_Data shown:_
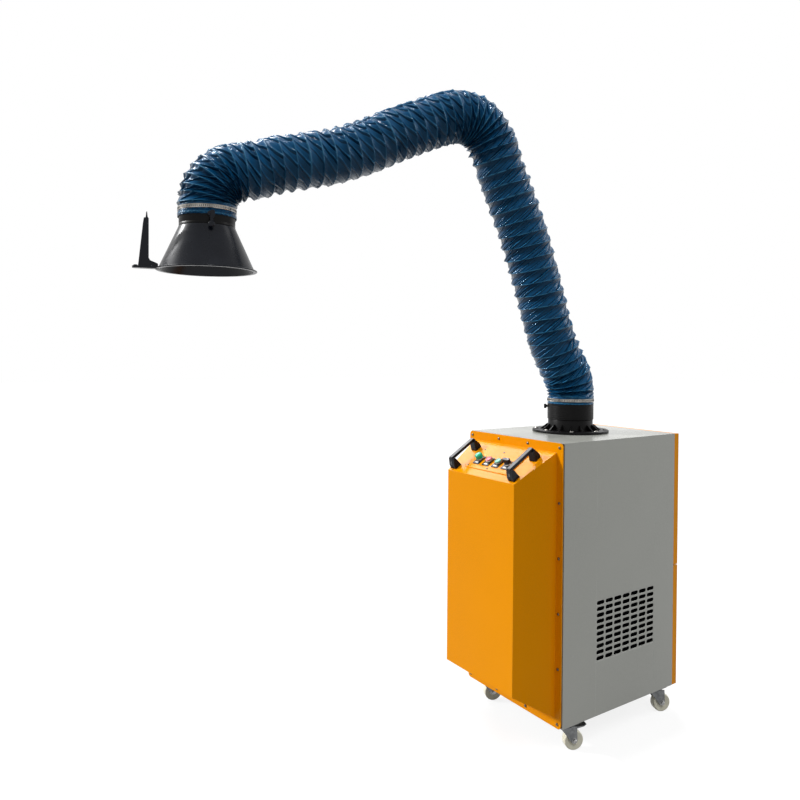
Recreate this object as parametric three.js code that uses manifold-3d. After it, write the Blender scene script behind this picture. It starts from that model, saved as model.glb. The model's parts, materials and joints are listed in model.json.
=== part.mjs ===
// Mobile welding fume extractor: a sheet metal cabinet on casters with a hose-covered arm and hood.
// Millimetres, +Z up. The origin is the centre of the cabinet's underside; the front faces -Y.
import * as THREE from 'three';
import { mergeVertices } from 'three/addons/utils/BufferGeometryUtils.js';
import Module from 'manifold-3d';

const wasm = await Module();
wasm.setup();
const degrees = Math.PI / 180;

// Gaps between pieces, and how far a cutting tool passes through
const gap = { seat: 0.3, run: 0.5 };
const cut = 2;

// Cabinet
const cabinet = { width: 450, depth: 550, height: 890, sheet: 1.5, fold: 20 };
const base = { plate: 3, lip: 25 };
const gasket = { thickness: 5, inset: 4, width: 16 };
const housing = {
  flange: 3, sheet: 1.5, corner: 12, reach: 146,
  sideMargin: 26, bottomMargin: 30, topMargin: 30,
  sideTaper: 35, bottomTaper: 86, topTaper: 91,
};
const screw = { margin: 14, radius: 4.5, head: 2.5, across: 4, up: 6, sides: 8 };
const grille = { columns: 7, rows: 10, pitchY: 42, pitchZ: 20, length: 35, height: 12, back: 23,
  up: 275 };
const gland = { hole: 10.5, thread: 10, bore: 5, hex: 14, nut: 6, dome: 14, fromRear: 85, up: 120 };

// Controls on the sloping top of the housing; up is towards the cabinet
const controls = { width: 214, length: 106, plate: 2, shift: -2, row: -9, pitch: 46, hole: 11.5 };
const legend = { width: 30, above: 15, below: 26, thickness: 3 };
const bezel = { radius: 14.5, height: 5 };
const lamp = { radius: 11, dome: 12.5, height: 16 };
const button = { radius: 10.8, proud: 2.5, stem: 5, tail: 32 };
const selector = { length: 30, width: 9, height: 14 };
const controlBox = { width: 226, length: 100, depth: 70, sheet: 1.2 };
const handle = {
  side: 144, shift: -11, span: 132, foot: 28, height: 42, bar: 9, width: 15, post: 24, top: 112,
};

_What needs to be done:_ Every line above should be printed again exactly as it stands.

_Full response:_
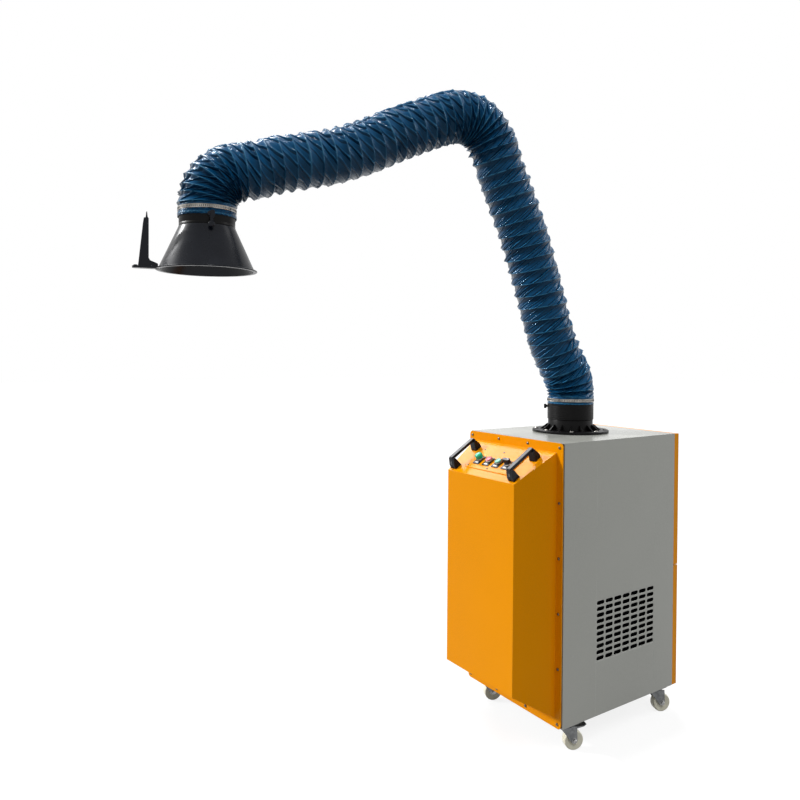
Recreate this object as parametric three.js code that uses manifold-3d. After it, write the Blender scene script behind this picture. It starts from that model, saved as model.glb. The model's parts, materials and joints are listed in model.json.
=== part.mjs ===
// Mobile welding fume extractor: a sheet metal cabinet on casters with a hose-covered arm and hood.
// Millimetres, +Z up. The origin is the centre of the cabinet's underside; the front faces -Y.
import * as THREE from 'three';
import { mergeVertices } from 'three/addons/utils/BufferGeometryUtils.js';
import Module from 'manifold-3d';

const wasm = await Module();
wasm.setup();
const degrees = Math.PI / 180;

// Gaps between pieces, and how far a cutting tool passes through
const gap = { seat: 0.3, run: 0.5 };
const cut = 2;

// Cabinet
const cabinet = { width: 450, depth: 550, height: 890, sheet: 1.5, fold: 20 };
const base = { plate: 3, lip: 25 };
const gasket = { thickness: 5, inset: 4, width: 16 };
const housing = {
  flange: 3, sheet: 1.5, corner: 12, reach: 146,
  sideMargin: 26, bottomMargin: 30, topMargin: 30,
  sideTaper: 35, bottomTaper: 86, topTaper: 91,
};
const screw = { margin: 14, radius: 4.5, head: 2.5, across: 4, up: 6, sides: 8 };
const grille = { columns: 7, rows: 10, pitchY: 42, pitchZ: 20, length: 35, height: 12, back: 23,
  up: 275 };
const gland = { hole: 10.5, thread: 10, bore: 5, hex: 14, nut: 6, dome: 14, fromRear: 85, up: 120 };

// Controls on the sloping top of the housing; up is towards the cabinet
const controls = { width: 214, length: 106, plate: 2, shift: -2, row: -9, pitch: 46, hole: 11.5 };
const legend = { width: 30, above: 15, below: 26, thickness: 3 };
const bezel = { radius: 14.5, height: 5 };
const lamp = { radius: 11, dome: 12.5, height: 16 };
const button = { radius: 10.8, proud: 2.5, stem: 5, tail: 32 };
const selector = { length: 30, width: 9, height: 14 };
const controlBox = { width: 226, length: 100, depth: 70, sheet: 1.2 };
const handle = {
  side: 144, shift: -11, span: 132, foot: 28, height: 42, bar: 9, width: 15, post: 24, top: 112,
};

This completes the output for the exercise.